The departure of halfback Jamal Fogarty was flagged as a significant loss heading into the season, leaving the club with an untested halves combination in the two Ethans, Strange and Sanders. Both are talented players with genuine upside, but asking two young halves to carry a team under pressure has exposed the inexperience at times, particularly in tight games where composure and game management are decisive.

The home ground story has been especially damaging. The Raiders have lost six of their last seven games at GIO Stadium, a remarkable and deeply troubling statistic for a club that built so much of its 2025 success on being fortress Canberra. GIO Stadium has traditionally been one of the toughest road trips in rugby league, with cold conditions, passionate supporters and a unique atmosphere helping the Raiders build a formidable home-ground advantage over the years but that advantage has not been as strong in 2026. 

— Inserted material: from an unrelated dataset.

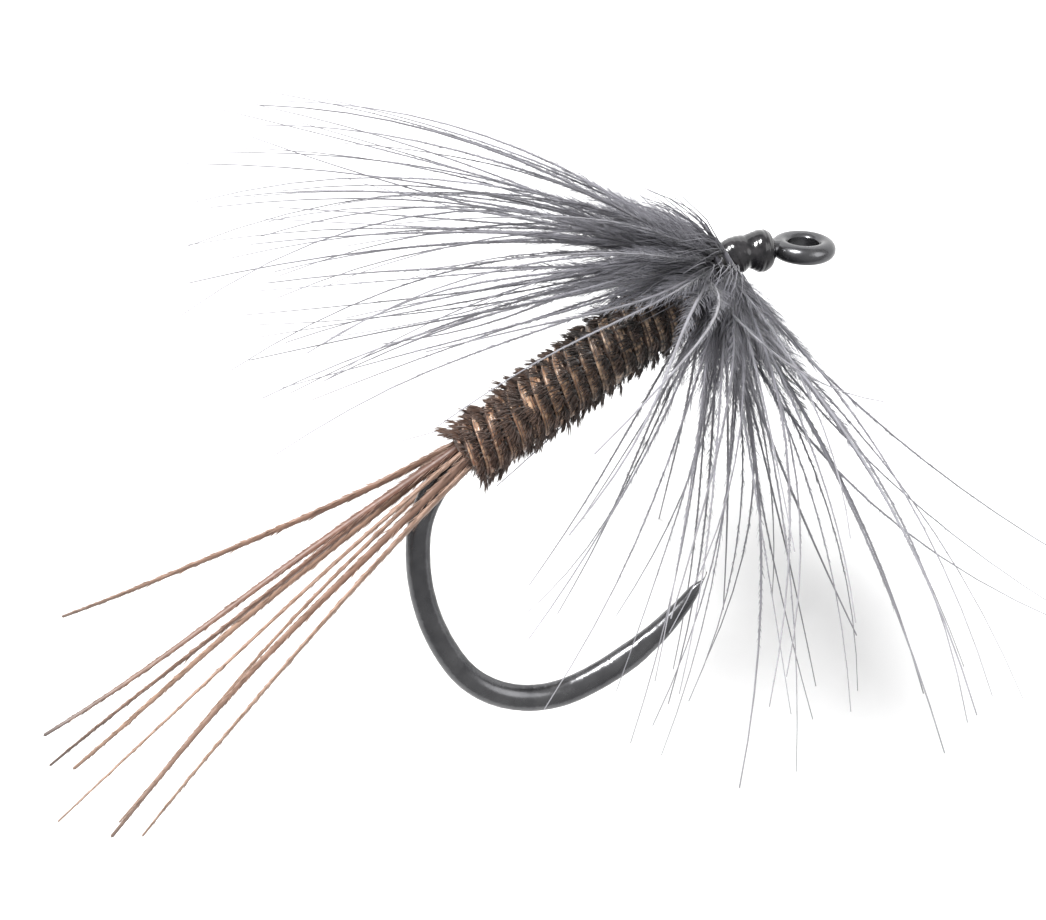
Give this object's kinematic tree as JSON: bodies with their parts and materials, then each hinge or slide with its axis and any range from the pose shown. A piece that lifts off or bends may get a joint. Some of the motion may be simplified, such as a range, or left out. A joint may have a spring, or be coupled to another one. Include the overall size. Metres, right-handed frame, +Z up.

One of the biggest concerns throughout the opening rounds has been Canberra’s defensive consistency. The Raiders built much of their success last season on resilience, physicality and their ability to grind out results in difficult situations. This year, however, they have leaked too many points and regularly found themselves chasing games rather than controlling them. 

The Raiders currently sit on 10 points with a points differential of -78, a far cry from the dominant outfit that spent much of 2025 sitting atop the competition. With 13 rounds still remaining in the regular season there is time to recover, but the margin for error is shrinking week by week. The top eight is congested, and several clubs are queuing up to take the spots Canberra once looked certainties to occupy. 

Ricky Stuart has been here before, he rebuilt this club from the bottom up once already, and nobody doubts his ability to get a response. But the window for that response is narrowing rapidly. The Raiders need wins now, not potential. For a club that was top of the table this time last year, the view from outside the top eight is a sobering one.